Was not the level of a political, intellectual debate higher several years ago? Are not in that moment, even for a sociologist, emotionalism dominating in this discourse, as well as subjects’ sketchiness which are brought up in the media, the mediatisation of politics itself, are they not something disheartening or tiring?
It is tiring. It is disheartening. But from the academic point of view it does not stop being interesting. Nonetheless, the statement that some time ago a debate was on a higher level is hard to prove. It is because of the fact that in my opinion a debate on the most important Poland’s issues finished with the first presidential campaign, when Tymiński managed to gather, arousing pure negative emotions, support of the one fourth of the adult Poles, which was a shock for me. I did not expect that. All the most important decisions have been taken during the reformative government of Prime Minister Mazowiecki. Everything else is as if its continuation, and it has fortunately happened for Poland that those decisions have been accurately taken. Nowadays we either finish or enclose, either on the basis of those decisions, or we build on the basis of those decisions, which have built institutions and the rules of a game, treating them as a bank and a solid condition, from which we take next developmental steps. A current public debate is on a dramatically low level. In fact, it does not contribute anything new to our thinking of Poland’s future, since it is a debate resembling – to a certain extent – the debate of Kargul and Pawlak, the characters of “Sami Swoi”, which means a debate that does not bring about anything new but gets our emotions off our chest.
Does it not mean that nowadays a student of sociology, with whom a professor meets every day, needs more extended classes on political marketing and PR than classes like “political doctrines”?
No. I think that we demonize a little bit, absolutise the political marketing and PR. It is truth that in nowadays’ politics the media are present, but still, decisions which people take as citizens or do not take them at all – shall be considered as independent decisions. People are resistant to PR. It does not mean that everyone gullibly follows a certain PR trick like a flock of sheep. The attempt to seek the second bottom behind the reality which appears at first glance lies vey often in the Polish mentality. Which, as a matter of fact, is paradoxical, since this scepticism is also food for various conspiracy theories, which even resist empirical facts, because they can be also a product of conspiracy. PR and marketing tricks do have importance, but mainly for this non-reflective part of our society, so rather not for students whom we teach doctrines, mechanisms ruling the public life. On the penultimate class, while still on the recent subject, I asked my students to define “the real Pole”. There have appeared different definitions, which could have been very easily questioned on the basis of logically built definition. I asked them to think of and define “the real Pole” in a way that could not be easily disputed. It turned out that such a definition cannot be formulated.
Is it important for a sociologist to be overbearing?

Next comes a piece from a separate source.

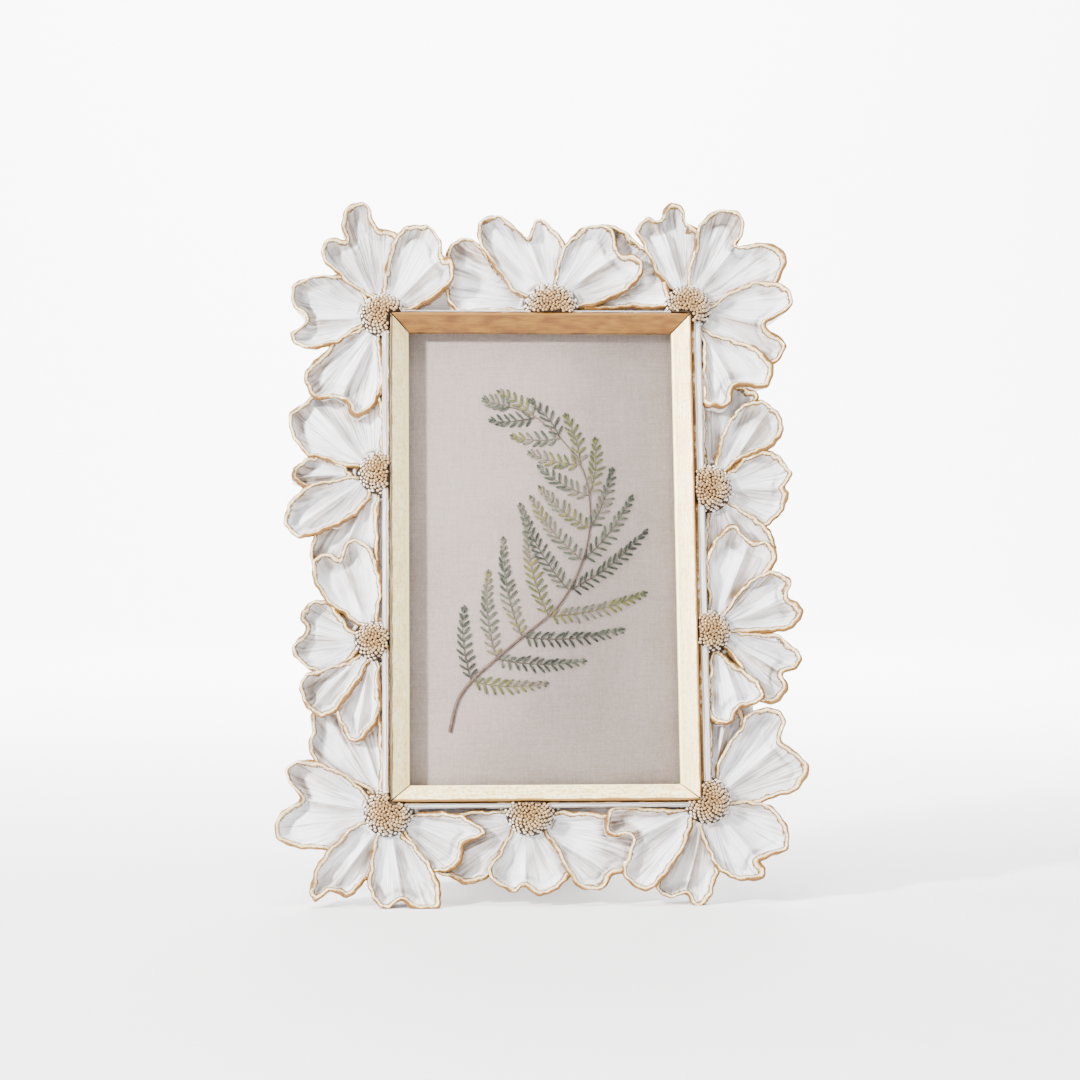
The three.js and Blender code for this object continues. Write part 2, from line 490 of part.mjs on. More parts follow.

Yes. However, it does not mean that a sociologist does not have his/her own system of values. Certainly, s/he has. Moreover, every sociologist is also a citizen, a human being, a member of community and has got their own axiological sphere. It is not a problem. The problem appears when they are so un- self-reflective and unable to become aware of the fact how their own values influence the object of researchers. If such a situation happens, then we are dealing with using one role to enhance the persuading function of the utterances propagated in another role. For example using the role of a sociology professor in order to raise or support, or increase the power of political theses delivered in the role of a citizen. It is not fair.
Is then true the claim that the profession of a sociologist, evaluating Polish political debate or politics is in some sense in crisis? More and more often media are putting the sociologists in the position of the jury in the TV show, who have to – with a short, vivid, cutting riposte – not necessary explain reality, but rather be in favour of one of the sides.
Yes, it is true that the sociologists are exposed to a temptation to act in the role of “Dance with the Stars” ’s jurors, where this dance is politics. It is really unfortunate when they restrict their professional function exclusively to that role. One of the parts of a sociologist’s mission as a scientist is also dissemination the scientific results. However, the problem lies in the fact that a certain part of sociologists – I will not enlist their names there, but each reader, on the basis of their observation, is able to form the opinion whom I am talking about – is signing up in the politics in a certainly biased way and becomes a court expert on a particular political option. If s/he acts in the role of a sociologist, then s/he betrays the mission.
Is not the very altering into politics by sociologists such a big problem?
No, it is not. But in that case certain two roles have to be clearly distinguished. The academic and the political ones. When politics enters to the academic workshop, then science leaves.